Begin Supplied material
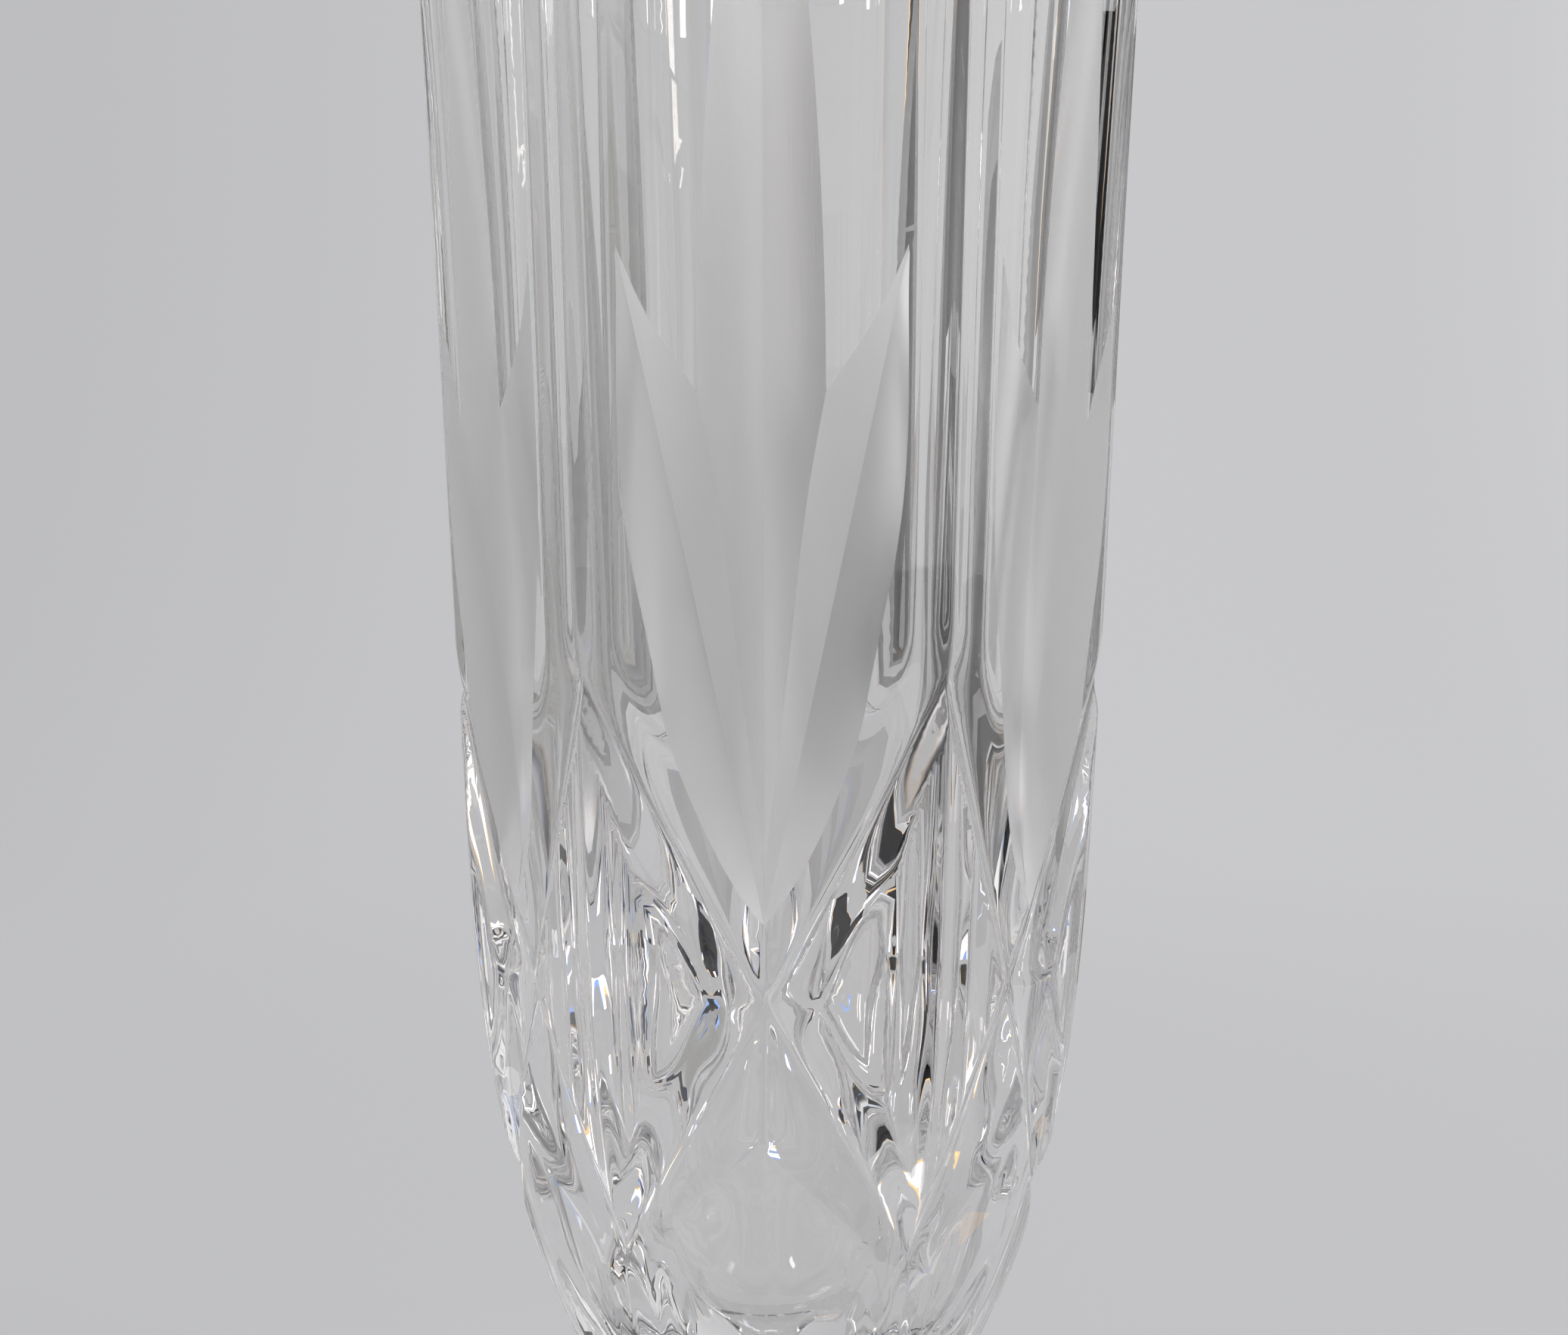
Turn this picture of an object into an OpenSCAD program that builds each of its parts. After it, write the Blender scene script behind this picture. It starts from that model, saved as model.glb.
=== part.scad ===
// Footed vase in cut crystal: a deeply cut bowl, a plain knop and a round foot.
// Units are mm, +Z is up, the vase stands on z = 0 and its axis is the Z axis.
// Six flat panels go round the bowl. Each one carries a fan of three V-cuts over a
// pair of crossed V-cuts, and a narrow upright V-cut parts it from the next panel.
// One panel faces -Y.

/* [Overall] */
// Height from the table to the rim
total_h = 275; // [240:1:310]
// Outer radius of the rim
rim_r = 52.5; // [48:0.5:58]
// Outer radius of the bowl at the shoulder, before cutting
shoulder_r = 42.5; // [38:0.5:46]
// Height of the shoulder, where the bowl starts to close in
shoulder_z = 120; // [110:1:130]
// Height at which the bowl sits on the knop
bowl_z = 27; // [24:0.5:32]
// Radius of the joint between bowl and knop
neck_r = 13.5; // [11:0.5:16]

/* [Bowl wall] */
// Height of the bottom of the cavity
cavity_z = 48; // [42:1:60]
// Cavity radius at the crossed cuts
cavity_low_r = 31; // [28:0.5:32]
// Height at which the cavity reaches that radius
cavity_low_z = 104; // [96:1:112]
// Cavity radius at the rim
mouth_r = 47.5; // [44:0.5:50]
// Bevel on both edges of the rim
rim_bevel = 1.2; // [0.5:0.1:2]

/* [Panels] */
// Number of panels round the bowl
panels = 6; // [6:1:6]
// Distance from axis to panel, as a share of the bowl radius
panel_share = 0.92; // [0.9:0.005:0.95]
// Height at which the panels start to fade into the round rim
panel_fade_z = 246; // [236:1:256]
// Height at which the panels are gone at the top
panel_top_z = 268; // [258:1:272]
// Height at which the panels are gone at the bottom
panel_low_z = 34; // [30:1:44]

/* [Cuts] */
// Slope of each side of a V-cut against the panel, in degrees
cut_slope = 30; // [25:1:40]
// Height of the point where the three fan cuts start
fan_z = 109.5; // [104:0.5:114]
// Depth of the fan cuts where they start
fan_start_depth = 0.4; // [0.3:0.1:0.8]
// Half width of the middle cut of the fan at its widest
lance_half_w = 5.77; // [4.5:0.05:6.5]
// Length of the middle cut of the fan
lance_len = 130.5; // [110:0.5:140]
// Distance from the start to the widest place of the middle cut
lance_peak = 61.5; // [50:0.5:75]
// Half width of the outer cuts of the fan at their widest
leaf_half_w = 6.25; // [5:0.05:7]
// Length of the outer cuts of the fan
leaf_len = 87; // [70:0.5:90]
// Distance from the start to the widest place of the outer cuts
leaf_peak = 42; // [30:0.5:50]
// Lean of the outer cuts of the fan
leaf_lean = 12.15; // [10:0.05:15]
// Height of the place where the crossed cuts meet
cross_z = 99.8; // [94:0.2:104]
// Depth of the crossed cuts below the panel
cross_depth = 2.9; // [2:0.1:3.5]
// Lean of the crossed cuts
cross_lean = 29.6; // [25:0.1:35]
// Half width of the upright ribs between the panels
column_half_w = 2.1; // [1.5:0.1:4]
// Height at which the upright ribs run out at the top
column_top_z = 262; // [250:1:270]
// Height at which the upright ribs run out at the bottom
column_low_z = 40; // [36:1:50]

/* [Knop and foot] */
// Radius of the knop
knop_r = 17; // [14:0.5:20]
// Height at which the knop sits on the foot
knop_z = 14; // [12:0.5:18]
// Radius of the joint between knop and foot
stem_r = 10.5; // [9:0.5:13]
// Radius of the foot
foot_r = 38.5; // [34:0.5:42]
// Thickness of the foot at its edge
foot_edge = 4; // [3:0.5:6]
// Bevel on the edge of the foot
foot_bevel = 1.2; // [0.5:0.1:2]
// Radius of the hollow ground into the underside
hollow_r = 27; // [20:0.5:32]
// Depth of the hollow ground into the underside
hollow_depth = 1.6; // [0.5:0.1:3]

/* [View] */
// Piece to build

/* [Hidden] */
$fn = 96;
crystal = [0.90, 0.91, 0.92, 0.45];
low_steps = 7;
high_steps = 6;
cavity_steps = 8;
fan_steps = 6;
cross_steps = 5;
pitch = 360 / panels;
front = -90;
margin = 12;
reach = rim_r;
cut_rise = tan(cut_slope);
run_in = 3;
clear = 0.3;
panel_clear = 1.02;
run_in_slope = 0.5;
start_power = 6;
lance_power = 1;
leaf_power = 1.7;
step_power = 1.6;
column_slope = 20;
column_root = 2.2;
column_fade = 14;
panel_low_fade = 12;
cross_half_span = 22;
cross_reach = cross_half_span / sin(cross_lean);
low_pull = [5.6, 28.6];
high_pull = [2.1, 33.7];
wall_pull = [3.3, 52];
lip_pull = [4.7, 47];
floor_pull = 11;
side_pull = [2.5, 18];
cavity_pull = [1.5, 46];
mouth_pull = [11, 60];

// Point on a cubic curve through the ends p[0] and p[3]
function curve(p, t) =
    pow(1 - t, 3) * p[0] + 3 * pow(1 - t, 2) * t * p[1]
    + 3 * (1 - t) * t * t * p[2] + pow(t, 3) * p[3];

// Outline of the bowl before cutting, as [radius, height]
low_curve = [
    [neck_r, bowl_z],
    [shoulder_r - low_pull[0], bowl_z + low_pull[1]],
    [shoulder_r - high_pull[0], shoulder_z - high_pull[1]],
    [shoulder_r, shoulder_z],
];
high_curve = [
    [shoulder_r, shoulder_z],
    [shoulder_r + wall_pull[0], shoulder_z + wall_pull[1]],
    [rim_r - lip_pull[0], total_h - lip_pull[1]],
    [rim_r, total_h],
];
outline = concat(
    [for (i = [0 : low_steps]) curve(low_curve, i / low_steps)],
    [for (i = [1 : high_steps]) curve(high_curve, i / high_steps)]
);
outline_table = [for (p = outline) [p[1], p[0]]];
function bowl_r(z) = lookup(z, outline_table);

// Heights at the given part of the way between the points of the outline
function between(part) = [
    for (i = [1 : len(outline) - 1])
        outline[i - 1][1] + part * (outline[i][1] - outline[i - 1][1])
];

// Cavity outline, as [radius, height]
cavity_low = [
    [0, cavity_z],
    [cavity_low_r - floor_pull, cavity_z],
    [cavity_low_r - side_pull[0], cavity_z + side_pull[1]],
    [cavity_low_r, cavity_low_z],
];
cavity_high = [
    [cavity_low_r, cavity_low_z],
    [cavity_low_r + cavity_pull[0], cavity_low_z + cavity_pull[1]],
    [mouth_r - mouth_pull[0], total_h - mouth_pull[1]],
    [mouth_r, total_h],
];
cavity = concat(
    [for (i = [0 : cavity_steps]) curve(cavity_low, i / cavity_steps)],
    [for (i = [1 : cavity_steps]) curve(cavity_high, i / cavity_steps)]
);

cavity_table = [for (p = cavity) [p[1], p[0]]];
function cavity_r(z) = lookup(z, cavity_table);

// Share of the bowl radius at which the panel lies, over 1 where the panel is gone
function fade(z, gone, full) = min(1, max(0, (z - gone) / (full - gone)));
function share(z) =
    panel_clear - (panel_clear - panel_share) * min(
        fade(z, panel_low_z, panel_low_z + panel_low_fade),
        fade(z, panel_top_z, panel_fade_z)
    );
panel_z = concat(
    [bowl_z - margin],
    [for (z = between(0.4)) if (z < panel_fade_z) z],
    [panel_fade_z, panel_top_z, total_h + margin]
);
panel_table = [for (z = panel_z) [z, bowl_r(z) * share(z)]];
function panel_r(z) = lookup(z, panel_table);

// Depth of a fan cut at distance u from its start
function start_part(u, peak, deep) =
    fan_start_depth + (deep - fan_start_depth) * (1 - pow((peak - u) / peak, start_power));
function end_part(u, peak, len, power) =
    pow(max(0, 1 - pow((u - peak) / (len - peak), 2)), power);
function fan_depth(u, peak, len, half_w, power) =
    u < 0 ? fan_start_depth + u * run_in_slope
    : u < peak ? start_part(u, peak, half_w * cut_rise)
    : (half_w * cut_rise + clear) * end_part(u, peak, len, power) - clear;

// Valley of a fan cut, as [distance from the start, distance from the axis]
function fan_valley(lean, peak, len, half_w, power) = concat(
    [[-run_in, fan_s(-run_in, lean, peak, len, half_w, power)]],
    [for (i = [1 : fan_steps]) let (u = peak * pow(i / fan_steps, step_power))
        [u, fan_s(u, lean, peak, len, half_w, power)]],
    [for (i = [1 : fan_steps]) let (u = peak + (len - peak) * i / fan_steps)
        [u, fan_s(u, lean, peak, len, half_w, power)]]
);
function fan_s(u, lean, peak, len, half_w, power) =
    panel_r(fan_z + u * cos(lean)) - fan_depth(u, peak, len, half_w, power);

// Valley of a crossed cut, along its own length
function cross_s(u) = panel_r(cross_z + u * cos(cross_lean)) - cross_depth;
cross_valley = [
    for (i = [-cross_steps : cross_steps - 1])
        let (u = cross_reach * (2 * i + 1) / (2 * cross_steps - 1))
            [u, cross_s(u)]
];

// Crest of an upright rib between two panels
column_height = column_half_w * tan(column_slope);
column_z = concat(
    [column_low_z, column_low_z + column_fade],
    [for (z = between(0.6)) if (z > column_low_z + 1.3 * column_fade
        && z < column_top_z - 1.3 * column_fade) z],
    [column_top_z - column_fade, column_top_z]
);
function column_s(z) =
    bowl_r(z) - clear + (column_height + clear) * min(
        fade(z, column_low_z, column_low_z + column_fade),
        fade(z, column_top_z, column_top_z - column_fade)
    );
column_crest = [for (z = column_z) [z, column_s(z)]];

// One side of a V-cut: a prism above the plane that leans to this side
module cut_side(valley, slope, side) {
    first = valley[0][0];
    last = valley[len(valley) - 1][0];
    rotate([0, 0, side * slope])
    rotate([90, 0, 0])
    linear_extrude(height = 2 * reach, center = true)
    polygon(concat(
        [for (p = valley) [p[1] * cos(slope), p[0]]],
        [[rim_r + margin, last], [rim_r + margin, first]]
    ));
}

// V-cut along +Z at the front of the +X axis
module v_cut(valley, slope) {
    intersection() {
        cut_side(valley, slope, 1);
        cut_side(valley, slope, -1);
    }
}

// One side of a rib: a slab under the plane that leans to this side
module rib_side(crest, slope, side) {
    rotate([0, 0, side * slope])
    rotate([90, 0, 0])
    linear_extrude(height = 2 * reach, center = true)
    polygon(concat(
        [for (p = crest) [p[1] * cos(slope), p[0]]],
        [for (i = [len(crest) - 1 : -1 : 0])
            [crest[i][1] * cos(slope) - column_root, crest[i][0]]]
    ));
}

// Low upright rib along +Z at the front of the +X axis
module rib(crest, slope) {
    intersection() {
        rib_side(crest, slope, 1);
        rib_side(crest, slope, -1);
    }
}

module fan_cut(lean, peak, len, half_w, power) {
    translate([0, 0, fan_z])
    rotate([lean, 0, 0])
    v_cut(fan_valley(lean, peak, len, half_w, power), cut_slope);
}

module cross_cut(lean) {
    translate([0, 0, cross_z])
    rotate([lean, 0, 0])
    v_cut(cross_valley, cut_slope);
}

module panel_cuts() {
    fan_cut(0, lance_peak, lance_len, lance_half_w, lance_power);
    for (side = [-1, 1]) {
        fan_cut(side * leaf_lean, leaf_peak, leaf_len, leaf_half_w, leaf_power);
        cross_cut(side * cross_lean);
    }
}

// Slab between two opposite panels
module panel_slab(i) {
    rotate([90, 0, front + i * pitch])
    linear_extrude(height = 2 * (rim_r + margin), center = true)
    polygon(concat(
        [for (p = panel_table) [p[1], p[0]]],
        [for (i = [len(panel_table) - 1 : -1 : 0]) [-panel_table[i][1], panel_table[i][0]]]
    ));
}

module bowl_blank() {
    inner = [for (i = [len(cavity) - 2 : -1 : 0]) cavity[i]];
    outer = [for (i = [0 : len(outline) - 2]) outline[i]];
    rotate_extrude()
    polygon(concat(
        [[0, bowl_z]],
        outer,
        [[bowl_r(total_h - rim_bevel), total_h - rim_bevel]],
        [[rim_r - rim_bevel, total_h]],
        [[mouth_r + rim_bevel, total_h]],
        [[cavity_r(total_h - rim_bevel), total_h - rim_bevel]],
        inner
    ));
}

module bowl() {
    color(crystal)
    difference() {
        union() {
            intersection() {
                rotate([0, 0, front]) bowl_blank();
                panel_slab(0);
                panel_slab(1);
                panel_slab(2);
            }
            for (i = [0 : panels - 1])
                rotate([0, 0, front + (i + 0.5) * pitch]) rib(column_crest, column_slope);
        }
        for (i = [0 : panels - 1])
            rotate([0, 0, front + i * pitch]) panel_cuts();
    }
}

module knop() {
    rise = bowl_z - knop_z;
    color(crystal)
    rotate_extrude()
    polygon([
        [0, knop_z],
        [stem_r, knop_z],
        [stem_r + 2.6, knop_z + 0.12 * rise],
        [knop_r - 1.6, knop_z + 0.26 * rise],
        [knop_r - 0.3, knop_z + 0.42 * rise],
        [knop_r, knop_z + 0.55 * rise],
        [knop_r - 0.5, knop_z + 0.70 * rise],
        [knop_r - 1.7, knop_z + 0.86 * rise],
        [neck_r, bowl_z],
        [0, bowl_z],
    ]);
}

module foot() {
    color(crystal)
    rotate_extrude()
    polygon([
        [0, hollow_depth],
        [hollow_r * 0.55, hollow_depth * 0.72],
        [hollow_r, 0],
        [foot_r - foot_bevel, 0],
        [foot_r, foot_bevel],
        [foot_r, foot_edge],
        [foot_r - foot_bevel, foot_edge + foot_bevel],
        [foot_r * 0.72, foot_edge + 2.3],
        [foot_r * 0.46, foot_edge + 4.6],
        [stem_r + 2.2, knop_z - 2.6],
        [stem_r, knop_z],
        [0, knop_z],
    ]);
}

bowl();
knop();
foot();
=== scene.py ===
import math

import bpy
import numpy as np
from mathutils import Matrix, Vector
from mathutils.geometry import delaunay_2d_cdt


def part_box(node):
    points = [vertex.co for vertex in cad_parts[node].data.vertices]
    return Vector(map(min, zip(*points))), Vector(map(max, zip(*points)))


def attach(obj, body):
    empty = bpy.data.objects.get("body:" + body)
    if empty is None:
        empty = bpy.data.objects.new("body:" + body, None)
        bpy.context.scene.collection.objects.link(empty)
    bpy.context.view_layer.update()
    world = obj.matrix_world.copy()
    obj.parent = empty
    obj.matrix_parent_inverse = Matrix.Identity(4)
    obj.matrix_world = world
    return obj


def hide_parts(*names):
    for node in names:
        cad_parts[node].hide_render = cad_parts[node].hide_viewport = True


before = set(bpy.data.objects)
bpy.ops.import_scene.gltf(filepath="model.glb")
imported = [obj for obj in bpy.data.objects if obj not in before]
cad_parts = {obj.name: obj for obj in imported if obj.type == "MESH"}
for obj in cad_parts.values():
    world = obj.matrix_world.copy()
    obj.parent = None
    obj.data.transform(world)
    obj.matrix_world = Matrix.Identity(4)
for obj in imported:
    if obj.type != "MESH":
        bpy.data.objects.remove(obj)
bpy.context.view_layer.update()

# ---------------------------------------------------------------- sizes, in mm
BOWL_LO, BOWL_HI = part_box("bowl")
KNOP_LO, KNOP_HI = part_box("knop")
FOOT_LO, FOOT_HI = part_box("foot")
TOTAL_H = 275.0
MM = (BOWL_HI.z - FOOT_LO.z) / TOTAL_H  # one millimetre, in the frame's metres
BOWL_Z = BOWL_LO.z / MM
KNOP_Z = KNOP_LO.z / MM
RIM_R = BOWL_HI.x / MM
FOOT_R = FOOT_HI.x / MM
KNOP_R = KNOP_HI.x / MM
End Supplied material
◆ **What the task asks**
Select and copy each line from the data that includes the word "type".

◆ **Completed task**
cad_parts = {obj.name: obj for obj in imported if obj.type == "MESH"}
    if obj.type != "MESH":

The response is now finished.